- Set problem:
Take the line containing "Give this object's" and every line after it in the data below, and print them exactly as given, with nothing else.

— Begin —

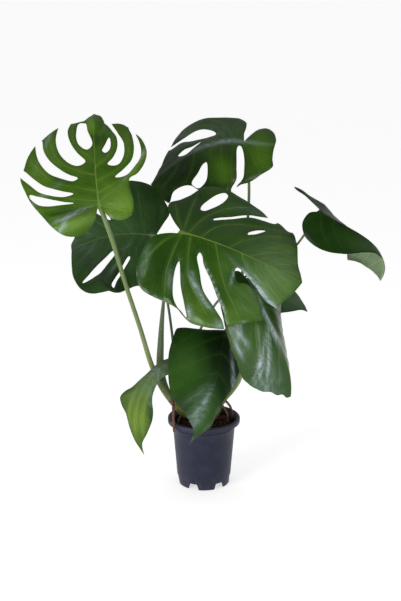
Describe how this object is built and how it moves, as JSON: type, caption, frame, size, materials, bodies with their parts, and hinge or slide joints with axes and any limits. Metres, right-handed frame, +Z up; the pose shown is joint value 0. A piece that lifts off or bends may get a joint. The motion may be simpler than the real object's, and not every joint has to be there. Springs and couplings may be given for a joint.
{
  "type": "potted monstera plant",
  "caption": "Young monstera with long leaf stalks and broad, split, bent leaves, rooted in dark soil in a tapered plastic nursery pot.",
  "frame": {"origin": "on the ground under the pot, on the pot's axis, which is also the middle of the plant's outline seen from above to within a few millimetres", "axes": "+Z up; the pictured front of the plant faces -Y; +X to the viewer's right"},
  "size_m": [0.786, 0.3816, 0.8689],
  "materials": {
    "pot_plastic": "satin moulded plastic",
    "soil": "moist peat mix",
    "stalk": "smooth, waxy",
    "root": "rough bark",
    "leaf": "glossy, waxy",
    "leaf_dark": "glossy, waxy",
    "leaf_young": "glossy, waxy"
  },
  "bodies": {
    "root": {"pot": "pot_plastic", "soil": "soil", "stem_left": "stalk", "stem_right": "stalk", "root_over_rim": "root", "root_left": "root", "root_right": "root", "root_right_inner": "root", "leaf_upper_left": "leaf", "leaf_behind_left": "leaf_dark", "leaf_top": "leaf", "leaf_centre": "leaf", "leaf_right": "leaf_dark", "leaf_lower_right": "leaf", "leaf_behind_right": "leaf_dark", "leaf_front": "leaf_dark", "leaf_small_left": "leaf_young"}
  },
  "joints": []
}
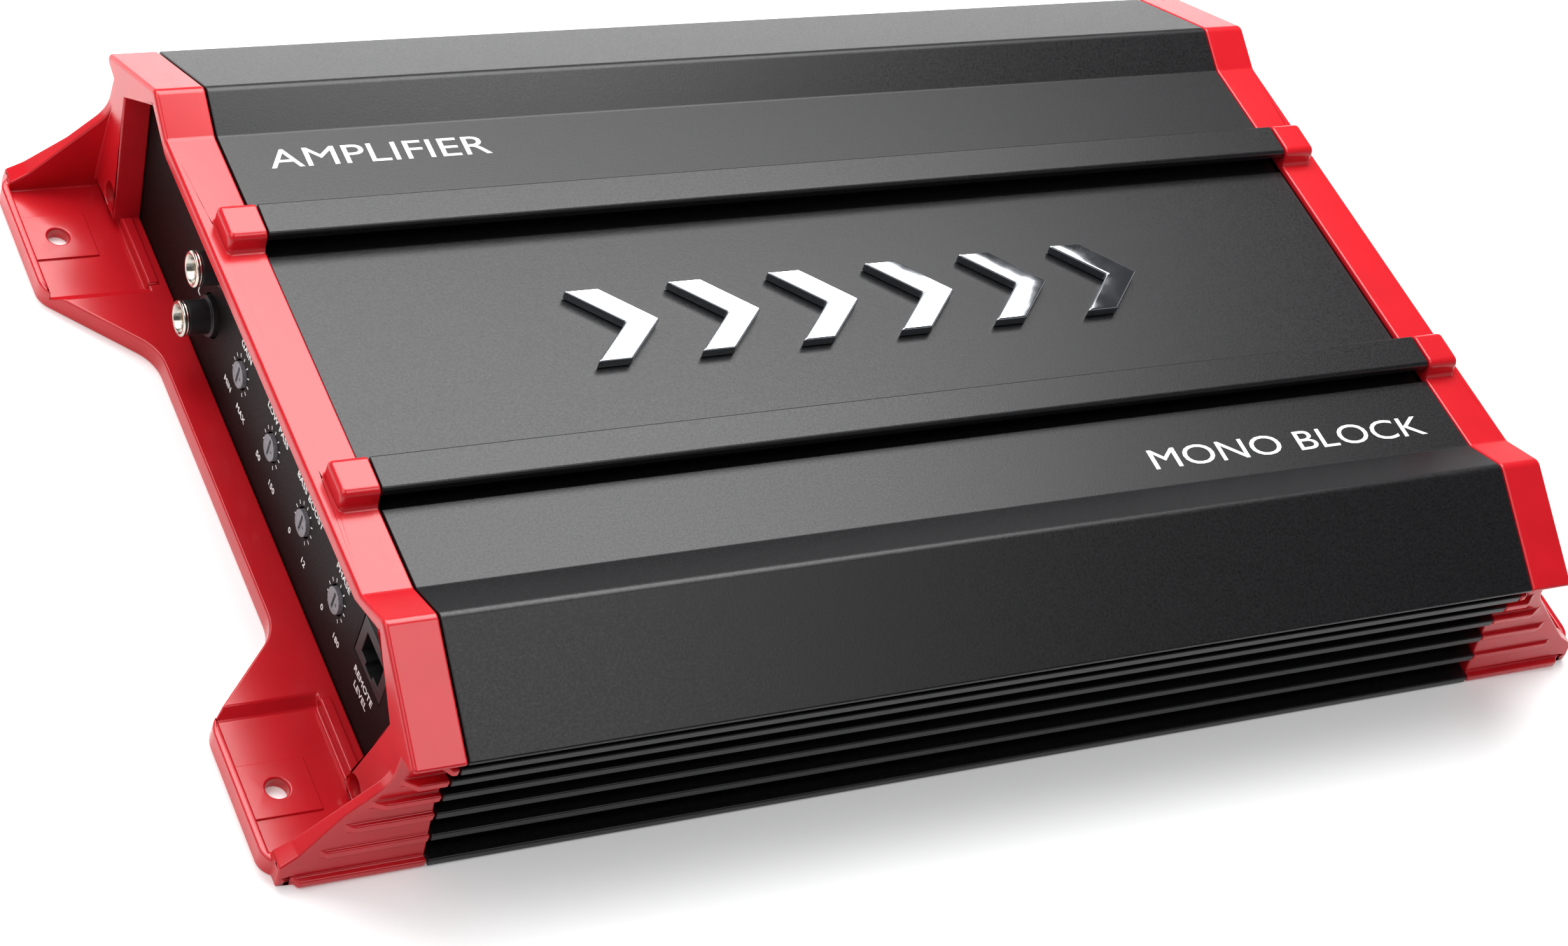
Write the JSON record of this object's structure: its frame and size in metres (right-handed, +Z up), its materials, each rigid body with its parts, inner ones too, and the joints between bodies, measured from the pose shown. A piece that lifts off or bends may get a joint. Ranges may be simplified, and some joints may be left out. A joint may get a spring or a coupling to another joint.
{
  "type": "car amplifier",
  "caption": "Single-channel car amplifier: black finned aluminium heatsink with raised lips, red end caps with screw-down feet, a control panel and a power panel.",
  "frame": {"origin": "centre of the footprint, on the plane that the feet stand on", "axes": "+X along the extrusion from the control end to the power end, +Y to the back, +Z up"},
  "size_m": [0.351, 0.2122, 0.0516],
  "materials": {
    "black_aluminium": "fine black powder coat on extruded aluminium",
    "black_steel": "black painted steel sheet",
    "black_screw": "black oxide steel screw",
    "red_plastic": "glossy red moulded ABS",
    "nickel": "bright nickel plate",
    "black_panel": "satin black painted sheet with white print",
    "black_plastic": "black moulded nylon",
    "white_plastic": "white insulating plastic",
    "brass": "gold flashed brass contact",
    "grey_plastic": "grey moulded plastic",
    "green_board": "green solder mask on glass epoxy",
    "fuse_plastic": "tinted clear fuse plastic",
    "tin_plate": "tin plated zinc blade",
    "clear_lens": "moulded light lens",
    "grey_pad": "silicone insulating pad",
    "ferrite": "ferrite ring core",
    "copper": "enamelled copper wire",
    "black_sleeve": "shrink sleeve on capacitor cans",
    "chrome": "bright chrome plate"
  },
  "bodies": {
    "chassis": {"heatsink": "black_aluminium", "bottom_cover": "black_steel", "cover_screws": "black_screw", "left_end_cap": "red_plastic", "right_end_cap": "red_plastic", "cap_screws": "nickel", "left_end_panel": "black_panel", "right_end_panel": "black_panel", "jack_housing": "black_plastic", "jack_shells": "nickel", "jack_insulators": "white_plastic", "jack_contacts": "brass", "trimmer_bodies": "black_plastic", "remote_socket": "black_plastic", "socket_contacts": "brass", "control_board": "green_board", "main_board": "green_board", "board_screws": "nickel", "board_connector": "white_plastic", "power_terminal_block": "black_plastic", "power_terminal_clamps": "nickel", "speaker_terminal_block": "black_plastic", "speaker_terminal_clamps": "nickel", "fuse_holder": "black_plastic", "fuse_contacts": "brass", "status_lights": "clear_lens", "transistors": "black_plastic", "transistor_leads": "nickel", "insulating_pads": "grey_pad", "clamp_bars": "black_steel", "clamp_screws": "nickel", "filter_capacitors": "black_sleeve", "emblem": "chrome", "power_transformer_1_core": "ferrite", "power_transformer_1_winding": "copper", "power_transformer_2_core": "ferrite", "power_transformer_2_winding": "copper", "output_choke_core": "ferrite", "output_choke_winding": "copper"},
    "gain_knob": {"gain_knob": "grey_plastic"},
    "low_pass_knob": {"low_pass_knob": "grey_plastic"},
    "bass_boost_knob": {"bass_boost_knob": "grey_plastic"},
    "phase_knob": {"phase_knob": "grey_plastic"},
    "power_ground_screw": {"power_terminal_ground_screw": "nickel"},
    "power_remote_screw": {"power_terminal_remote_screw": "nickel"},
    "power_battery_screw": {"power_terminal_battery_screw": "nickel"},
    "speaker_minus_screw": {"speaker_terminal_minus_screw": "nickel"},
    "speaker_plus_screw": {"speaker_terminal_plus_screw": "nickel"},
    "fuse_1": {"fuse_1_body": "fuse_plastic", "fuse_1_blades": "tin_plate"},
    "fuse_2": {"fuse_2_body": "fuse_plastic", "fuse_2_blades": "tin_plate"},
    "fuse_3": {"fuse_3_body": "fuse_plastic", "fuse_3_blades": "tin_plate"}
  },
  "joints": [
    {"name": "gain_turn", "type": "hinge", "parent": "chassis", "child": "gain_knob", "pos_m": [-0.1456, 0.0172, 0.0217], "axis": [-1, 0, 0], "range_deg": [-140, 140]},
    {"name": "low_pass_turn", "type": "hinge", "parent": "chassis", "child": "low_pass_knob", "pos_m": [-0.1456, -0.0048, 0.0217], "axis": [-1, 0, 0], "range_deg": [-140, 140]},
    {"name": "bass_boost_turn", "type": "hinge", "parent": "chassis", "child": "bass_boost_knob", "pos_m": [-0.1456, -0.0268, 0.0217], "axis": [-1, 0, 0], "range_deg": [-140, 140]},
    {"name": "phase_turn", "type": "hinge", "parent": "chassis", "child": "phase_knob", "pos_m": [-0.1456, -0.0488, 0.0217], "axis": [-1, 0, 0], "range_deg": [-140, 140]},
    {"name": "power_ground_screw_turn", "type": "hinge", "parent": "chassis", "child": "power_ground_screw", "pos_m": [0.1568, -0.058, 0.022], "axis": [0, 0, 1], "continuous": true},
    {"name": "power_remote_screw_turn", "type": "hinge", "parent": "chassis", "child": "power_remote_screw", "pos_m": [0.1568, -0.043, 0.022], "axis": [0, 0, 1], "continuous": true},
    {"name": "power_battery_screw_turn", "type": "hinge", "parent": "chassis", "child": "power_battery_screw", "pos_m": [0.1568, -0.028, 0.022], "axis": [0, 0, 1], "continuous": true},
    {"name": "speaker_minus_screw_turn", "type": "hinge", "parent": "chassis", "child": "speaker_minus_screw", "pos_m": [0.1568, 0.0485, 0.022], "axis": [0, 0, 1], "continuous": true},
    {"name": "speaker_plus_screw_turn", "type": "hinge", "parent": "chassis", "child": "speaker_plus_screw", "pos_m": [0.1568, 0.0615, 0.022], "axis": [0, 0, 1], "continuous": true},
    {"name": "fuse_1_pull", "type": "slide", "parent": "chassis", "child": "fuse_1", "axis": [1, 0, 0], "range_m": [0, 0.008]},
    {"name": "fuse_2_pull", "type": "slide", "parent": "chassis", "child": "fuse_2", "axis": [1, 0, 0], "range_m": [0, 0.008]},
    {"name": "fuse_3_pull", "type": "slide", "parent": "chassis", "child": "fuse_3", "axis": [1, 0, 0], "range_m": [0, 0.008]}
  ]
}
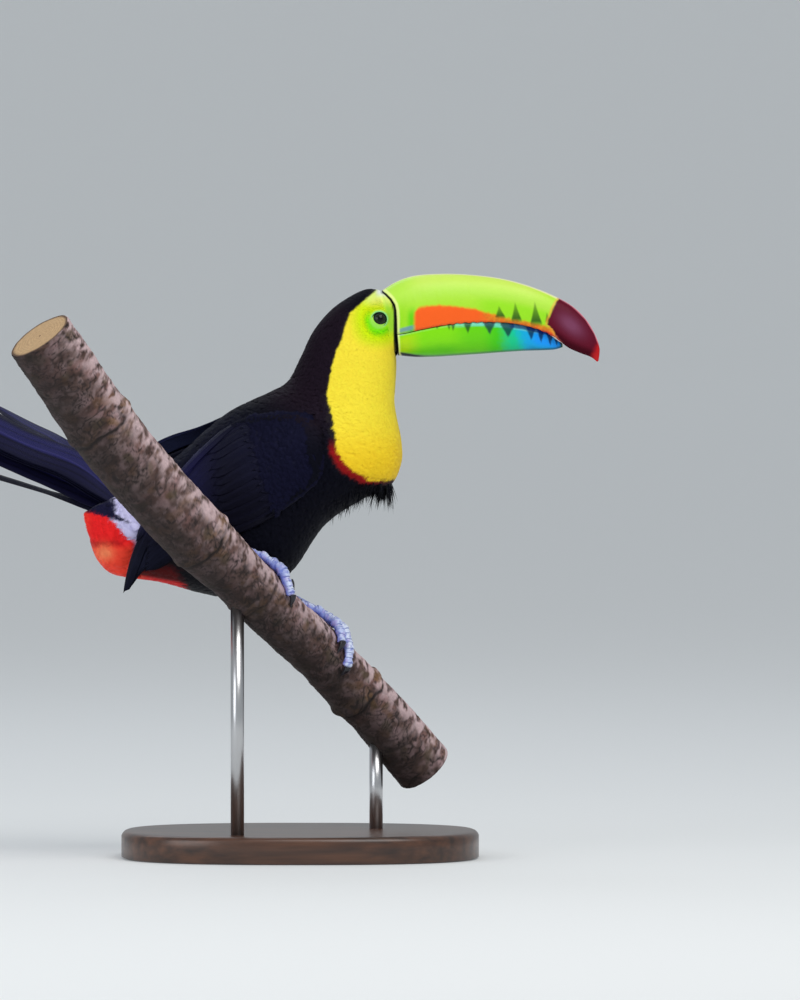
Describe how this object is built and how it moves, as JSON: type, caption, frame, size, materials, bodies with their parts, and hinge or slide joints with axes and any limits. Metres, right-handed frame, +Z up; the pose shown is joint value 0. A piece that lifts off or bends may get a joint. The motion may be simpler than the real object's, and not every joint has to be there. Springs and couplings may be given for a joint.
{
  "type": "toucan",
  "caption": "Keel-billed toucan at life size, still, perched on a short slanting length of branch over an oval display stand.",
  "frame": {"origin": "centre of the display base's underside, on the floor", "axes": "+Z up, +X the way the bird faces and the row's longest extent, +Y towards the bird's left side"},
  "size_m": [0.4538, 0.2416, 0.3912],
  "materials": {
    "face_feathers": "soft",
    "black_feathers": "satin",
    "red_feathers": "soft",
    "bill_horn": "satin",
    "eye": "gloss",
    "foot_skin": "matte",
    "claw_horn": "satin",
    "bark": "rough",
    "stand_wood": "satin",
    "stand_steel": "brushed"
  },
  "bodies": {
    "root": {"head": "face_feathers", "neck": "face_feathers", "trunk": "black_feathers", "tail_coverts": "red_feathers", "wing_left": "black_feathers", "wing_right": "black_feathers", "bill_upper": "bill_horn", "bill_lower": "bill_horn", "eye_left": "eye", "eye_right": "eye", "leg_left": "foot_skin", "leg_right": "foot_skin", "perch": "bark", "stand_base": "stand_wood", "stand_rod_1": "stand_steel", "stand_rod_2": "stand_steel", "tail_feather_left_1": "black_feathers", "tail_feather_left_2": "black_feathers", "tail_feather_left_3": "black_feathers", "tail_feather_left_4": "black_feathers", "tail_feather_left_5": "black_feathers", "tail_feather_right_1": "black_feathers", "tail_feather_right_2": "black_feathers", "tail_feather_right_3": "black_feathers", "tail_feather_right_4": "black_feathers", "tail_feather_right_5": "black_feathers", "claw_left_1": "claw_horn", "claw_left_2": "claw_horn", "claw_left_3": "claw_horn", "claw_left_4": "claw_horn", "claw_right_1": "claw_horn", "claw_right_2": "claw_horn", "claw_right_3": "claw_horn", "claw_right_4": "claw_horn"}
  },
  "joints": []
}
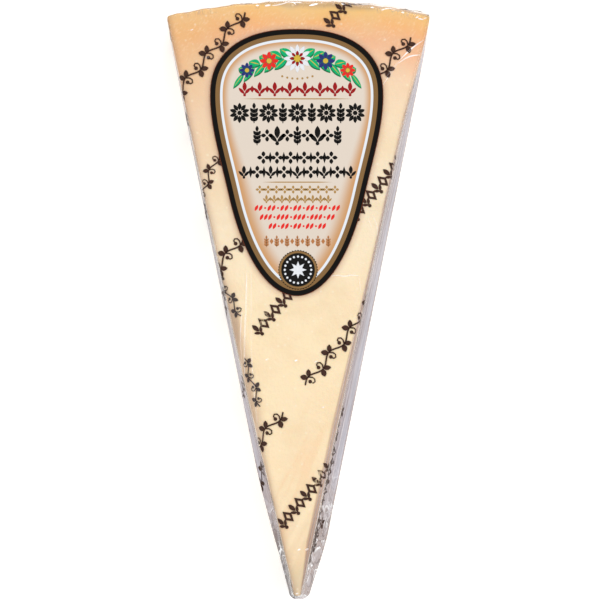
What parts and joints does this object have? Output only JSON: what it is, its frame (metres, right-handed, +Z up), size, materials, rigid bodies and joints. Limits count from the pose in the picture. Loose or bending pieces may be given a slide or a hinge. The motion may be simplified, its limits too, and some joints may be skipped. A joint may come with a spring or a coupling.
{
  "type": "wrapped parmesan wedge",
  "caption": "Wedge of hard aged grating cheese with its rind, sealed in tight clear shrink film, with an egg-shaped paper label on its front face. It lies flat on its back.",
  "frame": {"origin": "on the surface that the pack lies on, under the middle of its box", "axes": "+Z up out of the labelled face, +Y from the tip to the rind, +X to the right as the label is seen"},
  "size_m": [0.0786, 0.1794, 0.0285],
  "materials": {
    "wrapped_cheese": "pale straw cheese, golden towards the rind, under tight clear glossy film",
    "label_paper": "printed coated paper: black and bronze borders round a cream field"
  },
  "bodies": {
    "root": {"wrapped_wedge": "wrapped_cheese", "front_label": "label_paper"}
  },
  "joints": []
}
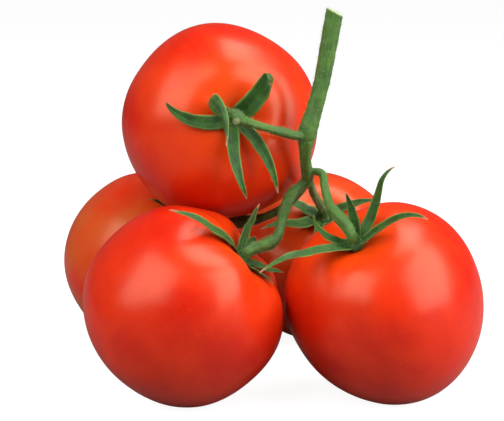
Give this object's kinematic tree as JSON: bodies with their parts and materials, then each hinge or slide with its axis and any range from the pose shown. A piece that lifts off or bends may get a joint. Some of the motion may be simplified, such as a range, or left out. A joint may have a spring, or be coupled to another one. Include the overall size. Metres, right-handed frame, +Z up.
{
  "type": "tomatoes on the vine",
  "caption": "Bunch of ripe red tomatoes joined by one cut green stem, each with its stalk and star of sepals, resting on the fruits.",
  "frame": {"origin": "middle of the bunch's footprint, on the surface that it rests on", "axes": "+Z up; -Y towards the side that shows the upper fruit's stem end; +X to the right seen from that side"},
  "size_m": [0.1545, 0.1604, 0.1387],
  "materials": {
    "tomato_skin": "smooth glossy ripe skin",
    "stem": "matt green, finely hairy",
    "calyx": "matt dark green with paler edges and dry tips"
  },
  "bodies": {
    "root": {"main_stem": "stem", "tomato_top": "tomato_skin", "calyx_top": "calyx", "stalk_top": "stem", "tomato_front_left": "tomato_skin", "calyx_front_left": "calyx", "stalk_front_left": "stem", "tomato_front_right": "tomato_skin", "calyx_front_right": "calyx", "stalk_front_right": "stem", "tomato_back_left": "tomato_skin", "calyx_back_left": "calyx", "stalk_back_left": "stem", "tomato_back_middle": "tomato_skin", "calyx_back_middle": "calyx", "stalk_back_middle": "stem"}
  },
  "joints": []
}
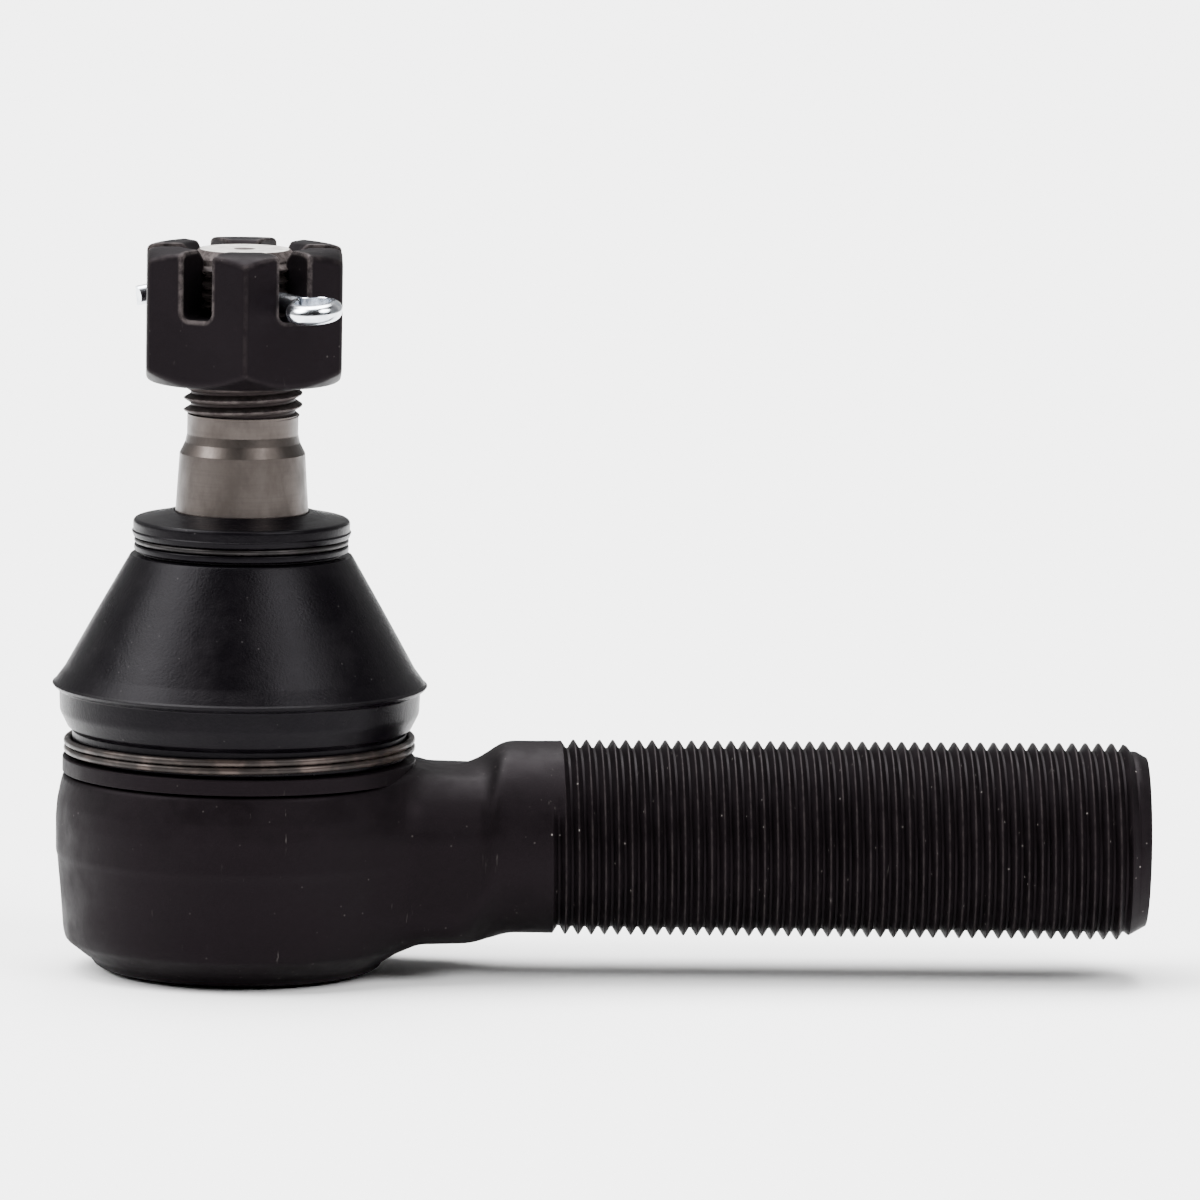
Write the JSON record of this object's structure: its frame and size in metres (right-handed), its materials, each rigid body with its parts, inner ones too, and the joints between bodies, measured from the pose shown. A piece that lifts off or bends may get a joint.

— End —

- Response:
Give this object's kinematic tree as JSON: bodies with their parts and materials, then each hinge or slide with its axis and any range from the pose shown. A piece that lifts off or bends may get a joint. Some of the motion may be simplified, such as a range, or left out. A joint may have a spring, or be coupled to another one. Include the overall size. Metres, right-handed frame, +Z up.
{
  "type": "tomatoes on the vine",
  "caption": "Bunch of ripe red tomatoes joined by one cut green stem, each with its stalk and star of sepals, resting on the fruits.",
  "frame": {"origin": "middle of the bunch's footprint, on the surface that it rests on", "axes": "+Z up; -Y towards the side that shows the upper fruit's stem end; +X to the right seen from that side"},
  "size_m": [0.1545, 0.1604, 0.1387],
  "materials": {
    "tomato_skin": "smooth glossy ripe skin",
    "stem": "matt green, finely hairy",
    "calyx": "matt dark green with paler edges and dry tips"
  },
  "bodies": {
    "root": {"main_stem": "stem", "tomato_top": "tomato_skin", "calyx_top": "calyx", "stalk_top": "stem", "tomato_front_left": "tomato_skin", "calyx_front_left": "calyx", "stalk_front_left": "stem", "tomato_front_right": "tomato_skin", "calyx_front_right": "calyx", "stalk_front_right": "stem", "tomato_back_left": "tomato_skin", "calyx_back_left": "calyx", "stalk_back_left": "stem", "tomato_back_middle": "tomato_skin", "calyx_back_middle": "calyx", "stalk_back_middle": "stem"}
  },
  "joints": []
}
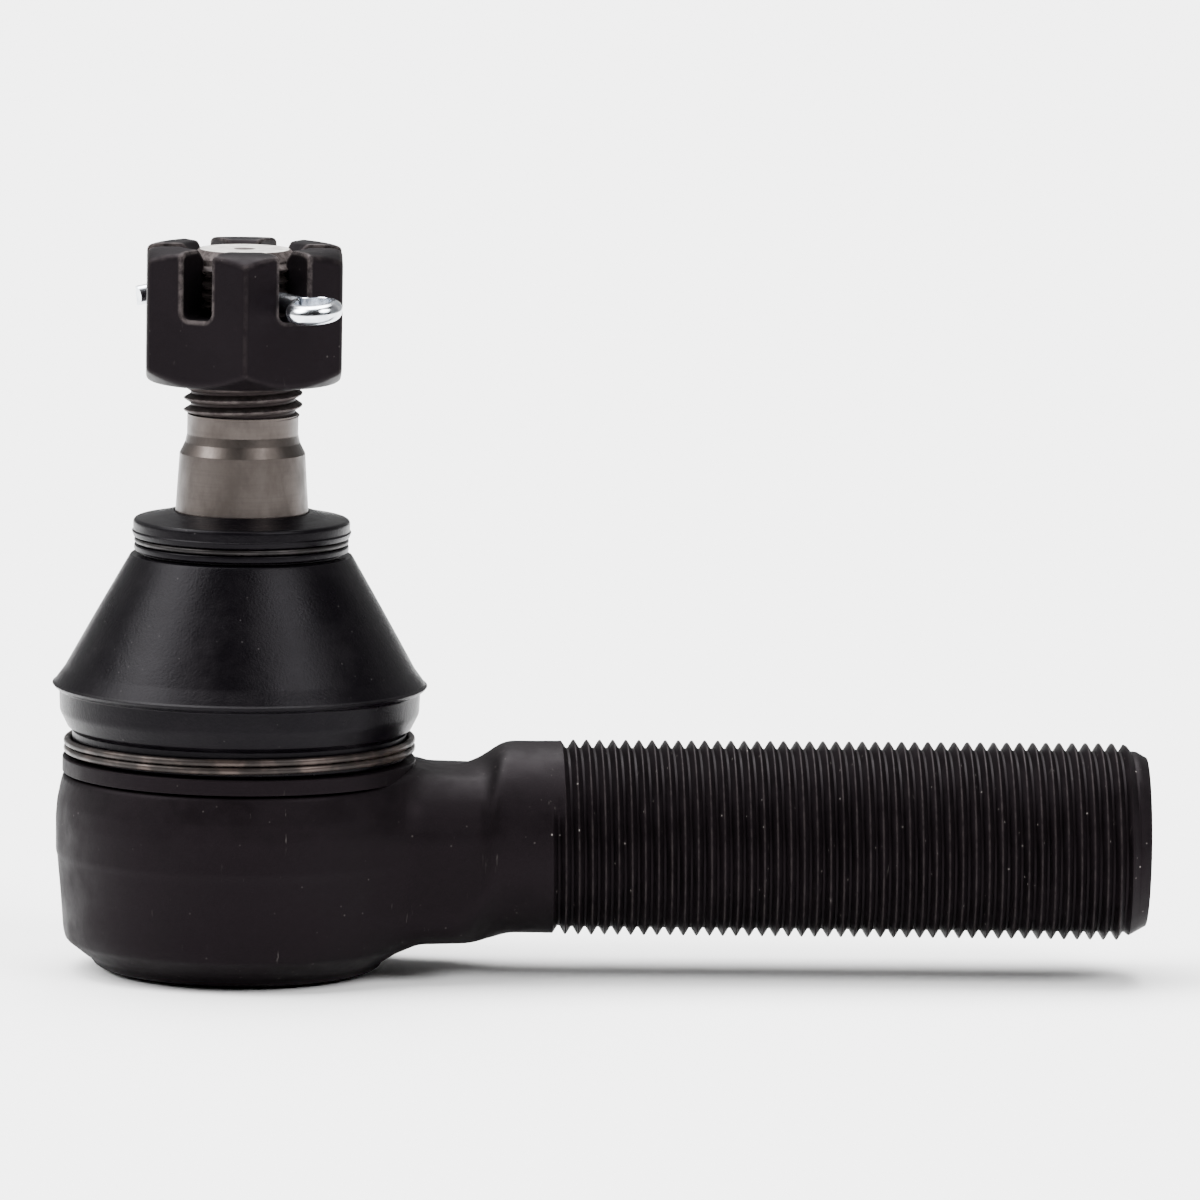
Write the JSON record of this object's structure: its frame and size in metres (right-handed), its materials, each rigid body with its parts, inner ones too, and the joints between bodies, measured from the pose shown. A piece that lifts off or bends may get a joint.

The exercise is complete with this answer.